» WORK TO DO: Within the data that follows, set down exactly the lines from the one containing "cylinder(r = 7, h = 4);" through the one containing "for node in", both ends included.

» DATA LINES:

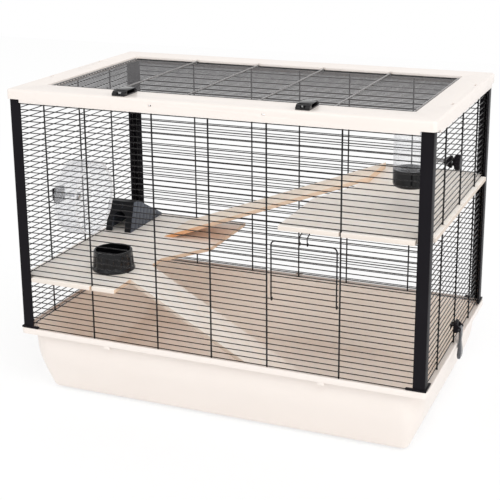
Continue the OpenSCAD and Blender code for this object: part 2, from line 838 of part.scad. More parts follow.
module house_side() {
    polygon([[0, 0], [house_lean, house_height], [house_ridge, house_height],
             [house_length, 5],
             [house_length, 0]]);
}
module house_room() {
    w = house_wall;
    polygon([[w + 0.4, -1], [house_lean + w - 0.6, house_height - w],
             [house_ridge - 0.4, house_height - w],
             [house_length - 9, 4], [house_length - 9, -1]]);
}
module house() {
    rise = house_height / house_lean;
    color(black_plastic) translate([house_x, house_y, house_z]) difference() {
        union() {
            rotate([90, 0, 90]) linear_extrude(house_width) house_side();
            // plain round boss above the doorway
            translate([house_width / 2, house_lean - 9 / rise, house_height - 9])
                rotate([90 - atan(1 / rise), 0, 0])
                    cylinder(r = 5, h = 1.4);
        }
        translate([house_wall, 0, 0]) rotate([90, 0, 90])
            linear_extrude(house_width - 2 * house_wall) house_room();
        // arched doorway through the leaning front
        translate([house_width / 2, house_lean, -1]) rotate([90, 0, 0]) linear_extrude(40) {
            translate([-15, 0]) square([30, 27]);
            translate([0, 27]) circle(15);
        }
        // grooves of the boarded side and roof, parallel to the front edge
        for (i = [1 : 7])
            translate([house_width - 0.8, i * 17, 0])
                multmatrix([[1, 0, 0, 0], [0, 1, 1 / rise, 0], [0, 0, 1, 0],
                            [0, 0, 0, 1]])
                    translate([0, 0, -1]) cube([2, 1.4, house_height + 2]);
    }
}

module bowl() {
    rim = bowl_radius - 4.5;
    room = rim - bowl_wall;
    color(black_plastic) translate([bowl_x, bowl_y, bowl_z]) difference() {
        rotate_extrude() polygon([[0, 0], [bowl_radius, 0], [bowl_radius, 3],
                                  [bowl_radius - 2, 7], [rim, bowl_height - 1.5],
                                  [rim - 1.5, bowl_height], [0, bowl_height]]);
        // food space with a sloped foot
        rotate_extrude() polygon([[0, 6], [room - 7, 6], [room - 2, 9], [room, 14],
                                  [room, bowl_height + 1], [0, bowl_height + 1]]);
        for (i = [0 : bowl_flutes - 1])
            rotate([0, 0, (i + 0.5) * 360 / bowl_flutes])
                translate([bowl_radius + 0.6, 0, 8.5]) cylinder(r = 5.4, h = 20);
    }
}

// ---------- feeder ----------

module feeder_cup() {
    r = jar_radius;
    color(black_plastic) translate([jar_x, jar_y, jar_z - cup_height])
        rotate_extrude($fn = 72) difference() {
            union() {
                translate([0, 9]) square([r, cup_height - 9 - rest_gap]);
                square([r - 9, 10]);
                translate([r - 9, 9]) circle(9);
            }
            translate([0, 12]) square([r - cup_wall, cup_height]);
            translate([0, 3]) square([r - 10, cup_height]);
            translate([r - 10, 11]) circle(7.5);
        }
}
module feeder_jar() {
    r = jar_radius;
    plug = r - cup_wall - rest_gap;
    color(clear) translate([jar_x, jar_y, jar_z]) rotate_extrude($fn = 72) difference() {
        union() {
            square([r, jar_height - 12]);
            square([r - 12, jar_height]);
            translate([r - 12, jar_height - 12]) circle(12);
            translate([0, -neck]) square([plug, neck + 1]);
        }
        translate([0, 4]) square([r - jar_wall, jar_height - 16]);
        translate([0, 4]) square([r - 12, jar_height - 4 - jar_wall]);
        translate([r - 12, jar_height - 12]) circle(12 - jar_wall);
        translate([0, -neck - 1]) square([plug - jar_wall, neck + 6]);
    }
}
module feeder_rod() {
    start = jar_x + jar_radius + seat_gap;
    color(steel) {
        wire_x(start + 1, row_x + row_r + 12, jar_y, feeder_z, feeder_rod_r);
        translate([start, jar_y, feeder_z]) rotate([0, 90, 0]) cylinder(r = 6, h = 2.5);
    }
}
module feeder_cone() {
    tip = row_x - row_r - 0.2;
    color(black_plastic) translate([tip, jar_y, feeder_z]) rotate([0, -90, 0])
        difference() {
            union() {
                cylinder(r = 11, h = 3);
                translate([0, 0, 3]) cylinder(r1 = 11, r2 = 5, h = 11);
            }
            translate([0, 0, -1]) cylinder(r = feeder_rod_r + seat_gap, h = 20);
        }
}
module feeder_knob() {
    start = row_x + row_r + rest_gap;
    color(black_plastic) translate([start, jar_y, feeder_z]) rotate([0, 90, 0])
        difference() {
            union() {
                cylinder(r = 7, h = 4);
                translate([0, 0, 3.4]) cylinder(r = knob_radius - 1, h = 1);
                translate([0, 0, 4.4]) cylinder(r = knob_radius, h = 7);
                translate([0, 0, 11.4])
                    cylinder(r1 = knob_radius, r2 = knob_radius - 2, h = 2);
            }
            translate([0, 0, -1])
                cylinder(r = feeder_rod_r + running_gap, h = 12.5 + 1);
            for (i = [0 : 11]) rotate([0, 0, i * 30])
                translate([knob_radius + 1.2, 0, 3]) cylinder(r = 2.2, h = 12, $fn = 24);
        }
}

tray();
top_frame();
corner_posts();
front_wall();
back_wall();
left_wall();
right_wall();
lid_wires();
lid_cross_wires();
lid_hinge_rod();
lid_latch_left();
lid_latch_right();
door_frame();
door_rows_wires();
door_latch();
shelf_left();
shelf_right();
ramp_upper();
ramp_lower();
clip_body_left();
clip_body_right();
clip_lever_left();
clip_lever_right();
wheel_mount();
wheel_shaft();
wheel_drum();
house();
bowl();
feeder_cup();
feeder_jar();
feeder_rod();
feeder_cone();
feeder_knob();
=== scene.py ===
import math

import bmesh
import bpy
from mathutils import Matrix, Vector


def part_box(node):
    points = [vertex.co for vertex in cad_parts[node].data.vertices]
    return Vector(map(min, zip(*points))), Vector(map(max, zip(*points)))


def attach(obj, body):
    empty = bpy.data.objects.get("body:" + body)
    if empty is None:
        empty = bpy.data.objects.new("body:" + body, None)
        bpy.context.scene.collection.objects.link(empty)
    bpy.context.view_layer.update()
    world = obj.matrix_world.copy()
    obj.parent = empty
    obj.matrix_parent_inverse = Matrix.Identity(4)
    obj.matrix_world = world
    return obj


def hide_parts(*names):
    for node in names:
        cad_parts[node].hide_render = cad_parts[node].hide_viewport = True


bl_info = {
    "name": "Ferret cage",
    "version": (1, 0, 0),
    "blender": (4, 5, 0),
    "location": "3D View > Sidebar > Cage",
    "description": "Dresses the ferret cage: tray, wire walls, lid, door, shelves and fittings",
    "category": "Object",
}

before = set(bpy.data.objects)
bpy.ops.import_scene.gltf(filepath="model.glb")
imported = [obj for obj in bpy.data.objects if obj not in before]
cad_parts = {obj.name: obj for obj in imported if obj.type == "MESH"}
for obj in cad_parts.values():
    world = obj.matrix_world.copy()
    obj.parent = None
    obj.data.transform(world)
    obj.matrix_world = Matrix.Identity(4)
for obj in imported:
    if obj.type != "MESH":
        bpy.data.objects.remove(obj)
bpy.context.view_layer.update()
MM = 0.001


# ---------- places read from the frame, in metres ----------

def middle(node, axis):
    """Where the middle of a CAD node lies along one axis."""
    low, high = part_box(node)
    return (low[axis] + high[axis]) / 2


# ---------- colour and shader helpers ----------

def linear(colour):
    """sRGB triple, 0 to 255, as Blender's linear colour."""
    out = []
    for value in colour:
        c = value / 255
        out.append(c / 12.92 if c <= 0.04045 else ((c + 0.055) / 1.055) ** 2.4)
    return (*out, 1.0)


class Finish:
    """A material around one Principled shader, patterned by Object coordinates."""

    def __init__(self, name, roughness, **sockets):
        self.material = bpy.data.materials.new(name)
        self.material.use_nodes = True
        self.tree = self.material.node_tree
        self.tree.nodes.clear()
        self.shader = self.tree.nodes.new("ShaderNodeBsdfPrincipled")
        self.output = self.tree.nodes.new("ShaderNodeOutputMaterial")
        self.join(self.shader.outputs[0], self.output.inputs[0])
        self.shader.inputs["Roughness"].default_value = roughness
        for socket, value in sockets.items():
            self.shader.inputs[socket.replace("_", " ")].default_value = value
        self.where = self.tree.nodes.new("ShaderNodeTexCoord").outputs["Object"]

    def join(self, source, target):
        self.tree.links.new(source, target)

    def node(self, kind, *sources, **settings):
        """A shader node; each source is an output to join or a plain value."""
        made = self.tree.nodes.new("ShaderNode" + kind)
        for name, value in settings.items():
            setattr(made, name, value)
        for index, source in enumerate(sources):
            if hasattr(source, "links"):
                self.join(source, made.inputs[index])
            else:
                made.inputs[index].default_value = source
        return made

    def stretched(self, scale):
        """The place on the piece, scaled separately along X, Y and Z."""
        return self.node("VectorMath", self.where, scale, operation="MULTIPLY").outputs[0]

    def noise(self, scale, stretch=(1, 1, 1), detail=3.0, roughness=0.55):
        made = self.node("TexNoise", self.stretched(stretch))
        made.inputs["Scale"].default_value = scale
        made.inputs["Detail"].default_value = detail
        made.inputs["Roughness"].default_value = roughness
        return made.outputs["Fac"]

    def between(self, amount, low, high):
        """Maps 0..1 to low..high."""
        return self.node("MapRange", amount, 0.0, 1.0, low, high).outputs[0]

    def step(self, amount, start, end):
        """Rises smoothly from 0 at start to 1 at end."""
        made = self.node("MapRange", amount, start, end, 0.0, 1.0)
        made.interpolation_type = "SMOOTHSTEP"
        return made.outputs[0]

    def axis(self, index, source=None):
        return self.node("SeparateXYZ", source or self.where).outputs[index]

    def normal(self, index):
        """How far the surface faces along one object axis, -1 to 1."""
        return self.axis(index, self.tree.nodes.new("ShaderNodeTexCoord").outputs["Normal"])

    def facing(self, index):
        """The same either way round, 0 to 1."""
        return self.node("Math", self.normal(index), operation="ABSOLUTE").outputs[0]

    def times(self, a, b):
        return self.node("Math", a, b, operation="MULTIPLY").outputs[0]

    def plus(self, a, b):
        return self.node("Math", a, b, operation="ADD").outputs[0]

    def blend(self, amount, first, second):
        made = self.tree.nodes.new("ShaderNodeMix")
        made.data_type = "RGBA"
        for index, source in ((0, amount), (6, first), (7, second)):
            if hasattr(source, "links"):
                self.join(source, made.inputs[index])
            else:
                made.inputs[index].default_value = source
        return made.outputs[2]

    def colour(self, source):
        self.join(source, self.shader.inputs["Base Color"])

    def rough(self, source):
        self.join(source, self.shader.inputs["Roughness"])

    def bump(self, height, distance, strength=1.0):
        made = self.tree.nodes.new("ShaderNodeBump")
        made.inputs["Strength"].default_value = strength
        made.inputs["Distance"].default_value = distance
        self.join(height, made.inputs["Height"])
        self.join(made.outputs[0], self.shader.inputs["Normal"])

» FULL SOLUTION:
                cylinder(r = 7, h = 4);
                translate([0, 0, 3.4]) cylinder(r = knob_radius - 1, h = 1);
                translate([0, 0, 4.4]) cylinder(r = knob_radius, h = 7);
                translate([0, 0, 11.4])
                    cylinder(r1 = knob_radius, r2 = knob_radius - 2, h = 2);
            }
            translate([0, 0, -1])
                cylinder(r = feeder_rod_r + running_gap, h = 12.5 + 1);
            for (i = [0 : 11]) rotate([0, 0, i * 30])
                translate([knob_radius + 1.2, 0, 3]) cylinder(r = 2.2, h = 12, $fn = 24);
        }
}

tray();
top_frame();
corner_posts();
front_wall();
back_wall();
left_wall();
right_wall();
lid_wires();
lid_cross_wires();
lid_hinge_rod();
lid_latch_left();
lid_latch_right();
door_frame();
door_rows_wires();
door_latch();
shelf_left();
shelf_right();
ramp_upper();
ramp_lower();
clip_body_left();
clip_body_right();
clip_lever_left();
clip_lever_right();
wheel_mount();
wheel_shaft();
wheel_drum();
house();
bowl();
feeder_cup();
feeder_jar();
feeder_rod();
feeder_cone();
feeder_knob();
=== scene.py ===
import math

import bmesh
import bpy
from mathutils import Matrix, Vector


def part_box(node):
    points = [vertex.co for vertex in cad_parts[node].data.vertices]
    return Vector(map(min, zip(*points))), Vector(map(max, zip(*points)))


def attach(obj, body):
    empty = bpy.data.objects.get("body:" + body)
    if empty is None:
        empty = bpy.data.objects.new("body:" + body, None)
        bpy.context.scene.collection.objects.link(empty)
    bpy.context.view_layer.update()
    world = obj.matrix_world.copy()
    obj.parent = empty
    obj.matrix_parent_inverse = Matrix.Identity(4)
    obj.matrix_world = world
    return obj


def hide_parts(*names):
    for node in names:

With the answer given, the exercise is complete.